Once you download this video, move it to the project folder where you're currently working.
We set up a video capture object for our video and apply the algorithm we already implemented to detect lines in the video instead of a static image.
cap = cv2.VideoCapture('test2.mp4')
while(cap.isOpened()):
_, frame = cap.read()
canny_image = canny(frame)
cropped_image = region_of_interest(canny_image)
lines = cv2.HoughLinesP(cropped_image, 2, np.pi/180, 100, np.array([]), minLineLength=40, maxLineGap=5)
averaged_lines = average_slope_intercept(frame, lines)
line_image = display_lines(frame, averaged_lines)
combo_image = cv2.addWeighted(frame, 0.8, line_image, 1, 1)
cv2.imshow('result',combo_image)
if cv2.waitKey(1) == ord('q'):
break
cap.release()
cv2.destroyAllWindows()
Note: while trying to implement the function above, it is a good idea to comment off the code related to the static images and keep it for later.
#image = cv2.imread('lane.jpg')
#lane_image = np.copy(image)
#canny_image = canny(lane_image)
#cropped_image = region_of_interest(canny_image)
#lines = cv2.HoughLinesP(cropped_image, 2, np.pi/180, 100, np.array([]), minLineLength=40, maxLineGap=5)
#averaged_lines = average_slope_intercept(lane_image, lines)
#line_image = display_lines(lane_image, averaged_lines)
#combo_image = cv2.addWeighted(lane_image, 0.8, line_image, 1, 1)
#cv2.imshow('result',combo_image)
#cv2.waitKey(0)
If everything runs well, you will see the same lane lines in action, in your video.
This was a lot of explanation and it is common to get confused at some point. So, this is how your entire code on lanes.py
should look like when you're done.
import cv2
import numpy as np
def make_coordinates(image, line_parameters):
slope, intercept = line_parameters
y1 = image.shape[0]
y2 = int(y1*(3/5))
x1 = int((y1 - intercept)/slope)
x2 = int((y2 - intercept)/slope)
return np.array([x1, y1, x2, y2])
def average_slope_intercept(image, lines):
left_fit = []
right_fit = []
for line in lines:
x1, y1, x2, y2 = line.reshape(4)
parameters = np.polyfit((x1, x2), (y1, y2), 1)
slope = parameters[0]
intercept = parameters[1]
if slope < 0:
left_fit.append((slope, intercept))
else:
right_fit.append((slope, intercept))
left_fit_average = np.average(left_fit, axis=0)
right_fit_average = np.average(right_fit, axis=0)

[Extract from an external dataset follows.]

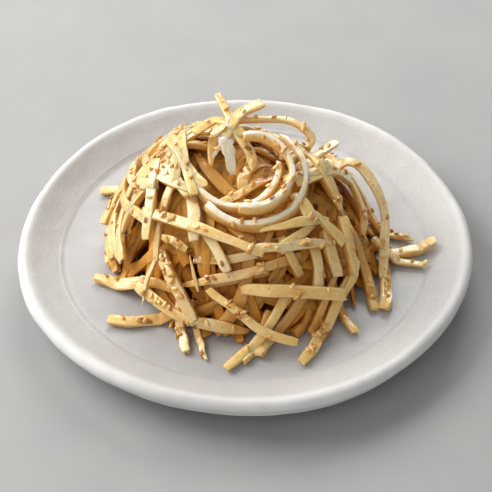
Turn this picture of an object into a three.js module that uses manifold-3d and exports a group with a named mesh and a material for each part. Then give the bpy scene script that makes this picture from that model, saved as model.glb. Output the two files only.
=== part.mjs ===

left_line = make_coordinates(image, left_fit_average)
right_line = make_coordinates(image, right_fit_average)
return np.array([left_line, right_line])
def canny(image):
gray = cv2.cvtColor(image, cv2.COLOR_RGB2GRAY)
blur = cv2.GaussianBlur(gray,(5, 5), 0)
canny = cv2.Canny(blur, 50, 150)
return canny
def display_lines(image, lines):
line_image = np.zeros_like(image)
if lines is not None:
for x1, y1, x2, y2 in lines:
cv2.line(line_image, (x1, y1), (x2, y2), (255, 0, 0), 10)
return line_image
def region_of_interest(image):
height = image.shape[0]
polygons = np.array([
[(200, height), (1100, height), (550, 250)]
])
mask = np.zeros_like(image)
cv2.fillPoly(mask, polygons, 255)
masked_image = cv2.bitwise_and(image, mask)
return masked_image
#image = cv2.imread('lane.jpg')
#lane_image = np.copy(image)
#canny_image = canny(lane_image)
#cropped_image = region_of_interest(canny_image)
#lines = cv2.HoughLinesP(cropped_image, 2, np.pi/180, 100, np.array([]), minLineLength=40, maxLineGap=5)
#averaged_lines = average_slope_intercept(lane_image, lines)
#line_image = display_lines(lane_image, averaged_lines)
#combo_image = cv2.addWeighted(lane_image, 0.8, line_image, 1, 1)
#cv2.imshow('result',combo_image)
#cv2.waitKey(0)
cap = cv2.VideoCapture('test2.mp4')
while(cap.isOpened()):
_, frame = cap.read()
canny_image = canny(frame)
cropped_image = region_of_interest(canny_image)
lines = cv2.HoughLinesP(cropped_image, 2, np.pi/180, 100, np.array([]), minLineLength=40, maxLineGap=5)
averaged_lines = average_slope_intercept(frame, lines)
line_image = display_lines(frame, averaged_lines)
combo_image = cv2.addWeighted(frame, 0.8, line_image, 1, 1)
cv2.imshow('result',combo_image)
if cv2.waitKey(1) == ord('q'):
break
cap.release()
cv2.destroyAllWindows()
Final Thoughts
This is a simple example of a lane detection model. You can take this project further to make the algorithm adapt to real-time video data and detect the lane lines as the car moves.
Congratulations on making it this far! Hopefully, you found this tutorial helpful and explore more areas related to this concept.